Social Media/Management

Early results release prompts Google stock price collapse

Management Steve Evans

05:51, October 19 2012

$20bn wiped off value after poor earnings announcement

Internet giant Google saw $20bn wiped off its value yesterday after disappointing quarterly financial results were accidentally released early.

Revenue for the quarter was up 45% to $14.1bn, the first time quarter revenue had gone past the $14bn barrier, Google said. However revenue was still well below analyst estimations.

However profit at the company collapsed 20%, falling from $2.73bn last year to $2.18bn this time.

The company's figures have been hit by costs associated with its $12.5bn acquisition of Motorola Mobility, as well as the strong dollar.

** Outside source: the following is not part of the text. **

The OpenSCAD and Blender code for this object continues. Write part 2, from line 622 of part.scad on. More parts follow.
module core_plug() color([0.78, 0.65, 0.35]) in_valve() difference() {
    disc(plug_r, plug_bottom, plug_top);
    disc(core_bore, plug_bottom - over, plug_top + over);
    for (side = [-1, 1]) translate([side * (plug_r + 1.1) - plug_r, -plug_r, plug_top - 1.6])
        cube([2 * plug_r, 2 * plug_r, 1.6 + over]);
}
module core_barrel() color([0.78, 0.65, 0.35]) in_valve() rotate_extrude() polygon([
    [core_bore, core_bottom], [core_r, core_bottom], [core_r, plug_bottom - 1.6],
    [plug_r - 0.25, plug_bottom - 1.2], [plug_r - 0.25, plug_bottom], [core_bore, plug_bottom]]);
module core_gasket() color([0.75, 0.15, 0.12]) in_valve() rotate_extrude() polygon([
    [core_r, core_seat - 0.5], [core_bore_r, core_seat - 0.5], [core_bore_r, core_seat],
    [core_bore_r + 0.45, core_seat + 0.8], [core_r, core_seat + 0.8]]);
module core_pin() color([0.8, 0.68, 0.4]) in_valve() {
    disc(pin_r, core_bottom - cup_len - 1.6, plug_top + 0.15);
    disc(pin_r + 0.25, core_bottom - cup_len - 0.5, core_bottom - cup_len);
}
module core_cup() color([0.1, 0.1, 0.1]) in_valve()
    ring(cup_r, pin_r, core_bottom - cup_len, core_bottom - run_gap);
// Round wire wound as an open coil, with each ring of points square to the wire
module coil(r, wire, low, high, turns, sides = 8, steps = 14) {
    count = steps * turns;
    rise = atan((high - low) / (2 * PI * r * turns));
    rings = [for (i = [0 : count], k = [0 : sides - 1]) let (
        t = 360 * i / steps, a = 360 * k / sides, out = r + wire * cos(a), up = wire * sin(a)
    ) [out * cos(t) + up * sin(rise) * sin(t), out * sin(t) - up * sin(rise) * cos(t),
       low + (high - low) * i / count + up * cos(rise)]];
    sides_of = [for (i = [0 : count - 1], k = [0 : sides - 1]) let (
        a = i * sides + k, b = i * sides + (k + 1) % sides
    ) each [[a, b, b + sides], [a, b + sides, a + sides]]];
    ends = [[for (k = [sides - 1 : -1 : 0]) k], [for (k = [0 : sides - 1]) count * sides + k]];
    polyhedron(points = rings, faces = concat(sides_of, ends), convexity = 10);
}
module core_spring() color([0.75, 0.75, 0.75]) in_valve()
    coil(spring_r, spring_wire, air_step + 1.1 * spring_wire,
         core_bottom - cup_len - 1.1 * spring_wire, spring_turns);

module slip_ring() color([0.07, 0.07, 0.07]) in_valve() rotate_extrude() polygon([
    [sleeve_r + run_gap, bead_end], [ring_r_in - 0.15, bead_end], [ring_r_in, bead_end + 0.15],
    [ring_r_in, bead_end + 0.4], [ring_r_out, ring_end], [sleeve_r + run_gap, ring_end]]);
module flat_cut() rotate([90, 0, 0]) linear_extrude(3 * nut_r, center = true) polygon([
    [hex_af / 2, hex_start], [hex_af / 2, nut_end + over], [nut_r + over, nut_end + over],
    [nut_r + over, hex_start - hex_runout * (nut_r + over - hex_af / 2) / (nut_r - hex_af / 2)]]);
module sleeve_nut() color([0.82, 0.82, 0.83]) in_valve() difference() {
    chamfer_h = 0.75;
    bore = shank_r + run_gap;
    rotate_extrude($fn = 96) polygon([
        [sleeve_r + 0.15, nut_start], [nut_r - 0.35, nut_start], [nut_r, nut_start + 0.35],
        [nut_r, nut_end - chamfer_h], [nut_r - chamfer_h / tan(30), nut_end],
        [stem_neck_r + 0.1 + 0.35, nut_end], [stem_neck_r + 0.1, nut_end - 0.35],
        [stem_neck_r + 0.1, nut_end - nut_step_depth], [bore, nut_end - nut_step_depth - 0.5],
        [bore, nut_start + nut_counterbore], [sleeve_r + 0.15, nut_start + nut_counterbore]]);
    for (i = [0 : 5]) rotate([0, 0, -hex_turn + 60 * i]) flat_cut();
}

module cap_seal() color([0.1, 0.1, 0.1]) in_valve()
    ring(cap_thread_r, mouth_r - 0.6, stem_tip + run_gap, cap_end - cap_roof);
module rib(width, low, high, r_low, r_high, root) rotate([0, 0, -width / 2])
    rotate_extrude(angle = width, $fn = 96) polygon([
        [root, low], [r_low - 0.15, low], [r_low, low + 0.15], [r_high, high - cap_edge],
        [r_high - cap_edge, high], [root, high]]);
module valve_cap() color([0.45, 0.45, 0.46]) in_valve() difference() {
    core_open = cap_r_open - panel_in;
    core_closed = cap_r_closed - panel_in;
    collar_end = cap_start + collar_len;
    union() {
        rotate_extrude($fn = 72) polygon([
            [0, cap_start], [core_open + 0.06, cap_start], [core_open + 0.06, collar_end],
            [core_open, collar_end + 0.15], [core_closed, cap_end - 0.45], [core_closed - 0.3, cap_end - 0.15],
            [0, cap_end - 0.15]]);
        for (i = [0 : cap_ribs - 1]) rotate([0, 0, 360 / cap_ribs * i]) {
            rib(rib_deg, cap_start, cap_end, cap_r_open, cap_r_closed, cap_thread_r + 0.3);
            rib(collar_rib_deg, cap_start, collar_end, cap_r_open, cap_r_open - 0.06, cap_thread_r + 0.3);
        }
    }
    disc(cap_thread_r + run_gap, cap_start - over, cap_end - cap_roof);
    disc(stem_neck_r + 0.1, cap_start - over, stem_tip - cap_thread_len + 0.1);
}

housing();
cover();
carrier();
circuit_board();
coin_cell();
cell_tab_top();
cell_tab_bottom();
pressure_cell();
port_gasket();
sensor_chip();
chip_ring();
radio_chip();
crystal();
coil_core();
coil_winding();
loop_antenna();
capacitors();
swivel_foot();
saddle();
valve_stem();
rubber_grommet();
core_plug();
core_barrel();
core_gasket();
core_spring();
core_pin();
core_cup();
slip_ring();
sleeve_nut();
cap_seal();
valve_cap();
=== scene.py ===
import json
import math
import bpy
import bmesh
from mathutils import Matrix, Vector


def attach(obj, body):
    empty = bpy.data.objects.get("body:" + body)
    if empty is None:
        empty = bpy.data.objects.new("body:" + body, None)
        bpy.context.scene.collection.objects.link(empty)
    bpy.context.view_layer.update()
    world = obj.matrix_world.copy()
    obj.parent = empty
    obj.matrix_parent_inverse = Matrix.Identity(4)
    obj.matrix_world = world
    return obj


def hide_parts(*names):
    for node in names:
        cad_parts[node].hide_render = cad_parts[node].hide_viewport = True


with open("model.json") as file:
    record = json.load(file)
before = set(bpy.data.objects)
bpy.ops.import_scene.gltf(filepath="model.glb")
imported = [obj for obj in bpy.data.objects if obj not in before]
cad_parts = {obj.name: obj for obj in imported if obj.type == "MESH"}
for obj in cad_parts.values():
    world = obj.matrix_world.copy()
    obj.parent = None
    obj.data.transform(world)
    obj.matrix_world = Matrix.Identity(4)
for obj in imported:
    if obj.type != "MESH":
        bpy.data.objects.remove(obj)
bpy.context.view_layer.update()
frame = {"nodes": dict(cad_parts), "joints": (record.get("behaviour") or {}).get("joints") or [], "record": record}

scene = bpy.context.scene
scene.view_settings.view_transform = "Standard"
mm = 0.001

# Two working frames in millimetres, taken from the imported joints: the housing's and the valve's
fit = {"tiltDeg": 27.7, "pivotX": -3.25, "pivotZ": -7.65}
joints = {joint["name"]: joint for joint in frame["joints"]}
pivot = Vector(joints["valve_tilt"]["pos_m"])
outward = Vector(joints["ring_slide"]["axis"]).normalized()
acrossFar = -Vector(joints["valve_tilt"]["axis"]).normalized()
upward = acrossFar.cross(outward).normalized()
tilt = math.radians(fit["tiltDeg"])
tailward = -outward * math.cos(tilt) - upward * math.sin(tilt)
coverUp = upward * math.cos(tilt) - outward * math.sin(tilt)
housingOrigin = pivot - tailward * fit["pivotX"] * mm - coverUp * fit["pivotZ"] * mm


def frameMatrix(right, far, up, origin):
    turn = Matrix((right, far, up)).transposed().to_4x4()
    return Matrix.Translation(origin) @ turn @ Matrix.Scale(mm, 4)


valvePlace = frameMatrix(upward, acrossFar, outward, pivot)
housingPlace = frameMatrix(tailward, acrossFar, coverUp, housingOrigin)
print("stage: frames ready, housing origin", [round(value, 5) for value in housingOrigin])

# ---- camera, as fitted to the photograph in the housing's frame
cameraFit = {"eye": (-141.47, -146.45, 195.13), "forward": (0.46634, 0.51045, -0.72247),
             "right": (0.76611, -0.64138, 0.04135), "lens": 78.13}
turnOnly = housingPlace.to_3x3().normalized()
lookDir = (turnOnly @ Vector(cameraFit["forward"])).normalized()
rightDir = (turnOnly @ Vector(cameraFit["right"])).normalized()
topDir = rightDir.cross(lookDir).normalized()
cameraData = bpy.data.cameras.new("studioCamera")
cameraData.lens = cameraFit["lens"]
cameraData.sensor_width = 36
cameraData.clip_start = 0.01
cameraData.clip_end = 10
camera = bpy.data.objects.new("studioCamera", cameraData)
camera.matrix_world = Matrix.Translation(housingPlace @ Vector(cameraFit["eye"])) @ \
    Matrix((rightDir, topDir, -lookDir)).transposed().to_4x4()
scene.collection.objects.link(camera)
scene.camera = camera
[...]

Google said revenue would have been $136m higher if foreign exchange rates had remained unchanged.

The poor results were compounded by the accidentally early release, robbing Google of the chance of soothing investor fears over the company's performance.

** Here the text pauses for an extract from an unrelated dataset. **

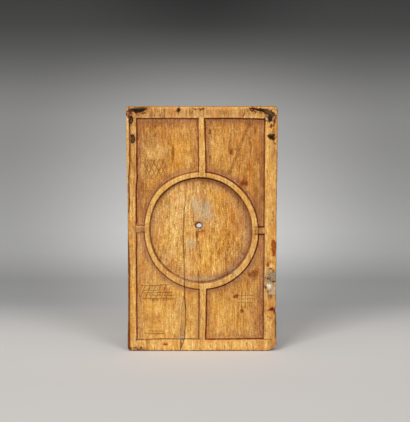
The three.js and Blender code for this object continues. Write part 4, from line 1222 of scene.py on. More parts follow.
def buildLeaf():
    base = boardOutline()
    boundary = outlineRow(base, edgeWear["rows"][0][0])
    radius = leaf["boreRadius"]
    boreLine = roughOval(*leaf["boreCentre"], radius, radius * 0.97, 0, 17, 0.02, 36)
    flat, faces = drawFace(boundary, boreLine)
    faces = cutTo(flat, faces, boundary, boreLine)
    depth = faceDepth(*flat.T)
    skin = Skin()
    skin.add(flat, depth)
    skin.faces += faces.tolist()

    # the edge, row by row from the face to the back
    rows = []
    for inset, drop in edgeWear["rows"][1:]:
        row = outlineRow(base, inset)
        rows.append((row, faceDepth(*row.T) + drop))
    side, sideDepth = rows[-1]
    backStart = edgeWear["backRows"][0][1]
    for share in edgeWear["sideRows"]:
        waver = 0.12 * softNoise(side[:, 0] + side[:, 1], side[:, 1] * 0 + share * 30, 14, 3, 71)
        rows.append((outlineRow(base, 0.12 + waver), sideDepth + (backStart - sideDepth) * share))
    for inset, level in edgeWear["backRows"]:
        rows.append((outlineRow(base, inset), np.full(len(base), level)))
    last = matched(flat, boundary)
    for row, rowDepth in rows[:-1]:
        last = skin.carryOn(last, row, rowDepth)

    # the plain back
    backEdge = rows[-1][0]
    radius = leaf["boreBackRadius"]
    backBore = ellipseLine(leaf["boreCentre"], (radius, radius), 0, 2 * math.pi * radius / len(boreLine))
    drawing = Drawing()
    drawing.line(backEdge, closed=True)
    drawing.line(backBore, closed=True)
    x, z = hexGrid(-77, 77, 0, leaf["height"], 2.6, 4)
    within = insideOutline(x, z, backEdge)
    drawing.fill(x[within], z[within], 1.3)
    backFlat, backFaces = drawing.triangles()
    backFaces = cutTo(backFlat, backFaces, backEdge, backBore)
    x, z = backFlat.T
    hollow = noises(x, z, (0.1, 18, 60, 72), (0.04, 4, 30, 73), base=0.14)
    back = skin.add(backFlat, leaf["thickness"] - hollow * rise(edgeGap(x, z), 1.2, 4))
    skin.faces += back[backFaces[:, ::-1]].tolist()
    skin.faces += bridge(last, back[matched(backFlat, backEdge)])

    # the bore's wall
    last = matched(flat, boreLine)
    top = depth[last]
    for share in (0.15, 0.45, 0.8):
        ring = boreLine + (backBore - boreLine) * share ** 4
        ringDepth = top + (leaf["thickness"] - 0.3 - top) * share
        last = skin.carryOn(last, ring, ringDepth, flipped=True)
    skin.faces += bridge(last, back[matched(backFlat, backBore)], flipped=True)

    points = np.vstack(skin.points)
    used = np.zeros(len(points), bool)
    for face in skin.faces:
        used[list(face)] = True
    renumber = np.cumsum(used) - 1
    allFaces = [[int(renumber[i]) for i in face] for face in skin.faces]
    points = points[used]
    fields = shadeFields(points[:, 0], points[:, 2])
    onFace = points[:, 1] < 9
    for label in fields:
        fields[label] = np.where(onFace, fields[label], backLook.get(label, 0))
    return points, allFaces, fields, flat, faces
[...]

Google blamed financial printing firm RR Donnelley for releasing a draft version of the results several hours early. The results were expected to be released after the closing bell in the US.

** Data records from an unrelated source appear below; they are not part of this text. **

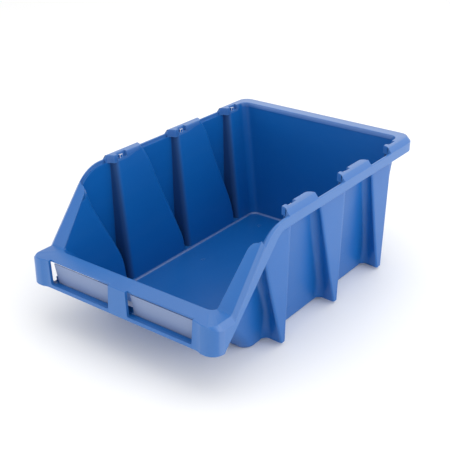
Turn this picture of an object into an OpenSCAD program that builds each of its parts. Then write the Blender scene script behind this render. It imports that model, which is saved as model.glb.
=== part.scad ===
// Stackable storage bin: open-front picking bin with a ribbed side wall, a raised stacking
// rim and two label plates behind windows in the front skirt.
// +X is to the right as seen from the open front, +Y to the rear, +Z up.
// The origin is the middle of the footprint, on the surface that the bin stands on.

/* [Body] */
// Overall width over the rim
bin_w = 305; // [300:1:312]
// Overall length from the front corners to the rear rim
bin_l = 474; // [470:1:480]
// Height of the stacking crowns above the ground
bin_h = 192.5; // [188:0.5:200]
// Thickness of the moulded wall
wall = 2.5; // [2.2:0.1:2.8]
// Thickness of the floor
floor_t = 3; // [2.5:0.1:4]

/* [Side walls] */
// Width over the set-in side panels at the ground
panel_w = 233.4; // [230:0.1:236]
// Outward lean of the panels, sideways per unit of height
panel_lean = 0.115; // [0.11:0.001:0.12]
// Width over the pilasters at the ground
pilaster_w = 290.4; // [288:0.1:292]
// Outward lean of the pilasters, sideways per unit of height
pilaster_lean = 0.018; // [0.016:0.001:0.02]
// Height of the underside of the feet
foot_z = 4; // [2:0.5:6]
// Height at which a pilaster's front edge begins to curve forward
flare_z = 160; // [150:1:165]
// Forward curve of that edge at the top of the wall
flare = 9; // [0:1:10]

/* [Rim] */
// Height of the low rim between the crowns
rim_z = 185.5; // [184:0.5:186]
// Height of the lower edge of the rim band
band_z = 171.5; // [170:0.5:173]
// Thickness of the upper edge of the rim band
band_t = 3; // [2.5:0.1:3.2]
// Width of the bevel between a crown and the rim band
bevel_w = 5.5; // [5:0.1:6]
// Height of the step inside the low rim
step_z = 181; // [180:0.5:182]
// Width of the flat top of the rear crown
rear_shelf = 18; // [16:0.5:19]

/* [Front] */
// Height of the front ledge
ledge_z = 99.5; // [97:0.5:102]
// Depth of the front ledge behind the front face
ledge_d = 28.5; // [26:0.5:30]
// Height of the lower edge of the skirt
skirt_z = 60; // [58:0.5:62]
// Thickness of the skirt
skirt_t = 4; // [3.5:0.1:4.2]
// Angle of the sloping sides above the ground
slope_angle = 50.8; // [50:0.1:52]
// Distance from the front at which the floor begins
floor_front = 111.5; // [109:0.5:114]

/* [Labels] */
// Width of a label window at the top
window_w = 104; // [100:1:105]
// Height of the window's sill
sill_z = 65.5; // [65:0.5:66]
// Width of the post between the windows
post_w = 27; // [26:0.5:28]
// Length of a label plate
plate_w = 103; // [100:0.5:104]
// Thickness of a label plate
plate_t = 1.6; // [1.2:0.1:1.8]
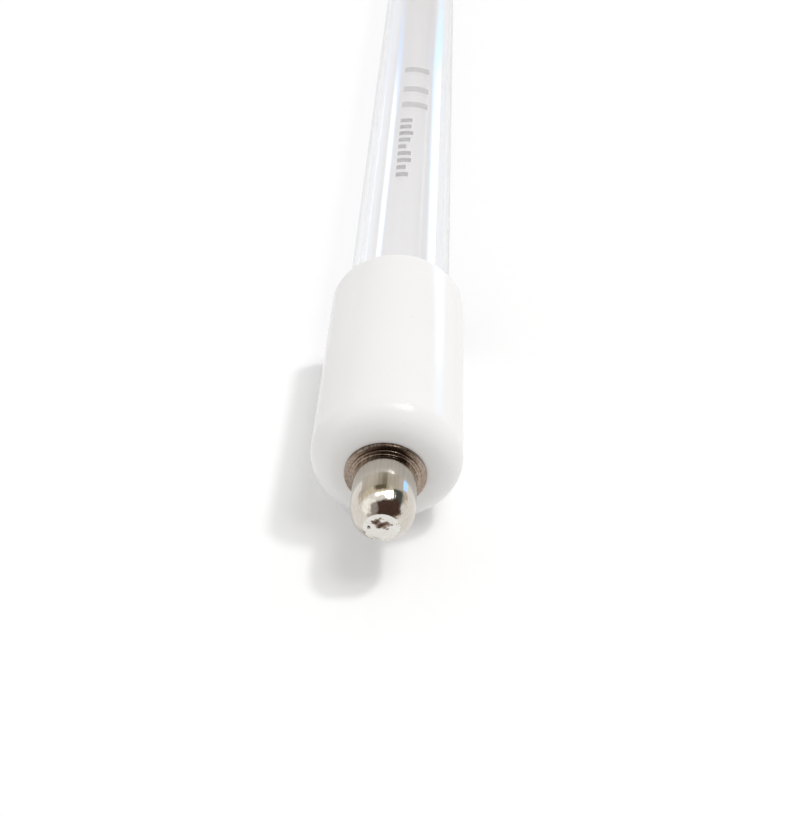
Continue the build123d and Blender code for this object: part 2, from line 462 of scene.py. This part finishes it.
# Slot, colours of the streaks, least roughness and the streaks' stretch
even = (1.0, 1.0, 1.0)
along_lamp = (1.0, 0.05, 1.0)
across_lamp = (0.05, 1.0, 1.0)
streaked_metals = (
    ("washer_steel", srgb(150, 150, 150), srgb(190, 190, 190), 0.35, even),
    ("nickel_wire", srgb(168, 164, 156), srgb(200, 196, 188), 0.3, along_lamp),
    ("strip_metal", srgb(176, 172, 164), srgb(206, 202, 194), 0.32, across_lamp),
    ("molybdenum_wire", srgb(132, 132, 135), srgb(168, 168, 170), 0.35, along_lamp),
    ("molybdenum_foil", srgb(140, 140, 144), srgb(178, 178, 182), 0.28, along_lamp),
    ("tungsten", srgb(84, 84, 88), srgb(118, 118, 122), 0.45, across_lamp),
)

# One material for each slot of the record
materials = {slot: streaked_metal(slot, *look) for slot, *look in streaked_metals}
materials["glazed_ceramic"] = glazed_ceramic()
materials["cement"] = fired_cement()
materials["nickel_plate"] = plated_pin()
materials["solder"] = soft_solder()
materials["mercury"] = liquid_mercury()
materials["quartz"] = quartz_glass()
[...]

The shock of the results sent Google shares tumbling 9% in a matter of minutes, wiping $20bn off the company's valuation. Trading in shares was then suspended while Google readied the finalised version.

"Earlier this morning RR Donnelley, the financial printer, informed us that they had filed our draft 8K earnings statement without authorisation," Google said in a statement. "We have ceased trading on Nasdaq while we work to finalise the document."

When the final earnings report was eventually released, CEO Larry Page said he was pleased with the company's performance.

"We had a strong quarter. Revenue was up 45 percent year-on-year, and, at just fourteen years old, we cleared our first $14bn revenue quarter. I am also really excited about the progress we're making creating a beautifully simple, intuitive Google experience across all devices," he said.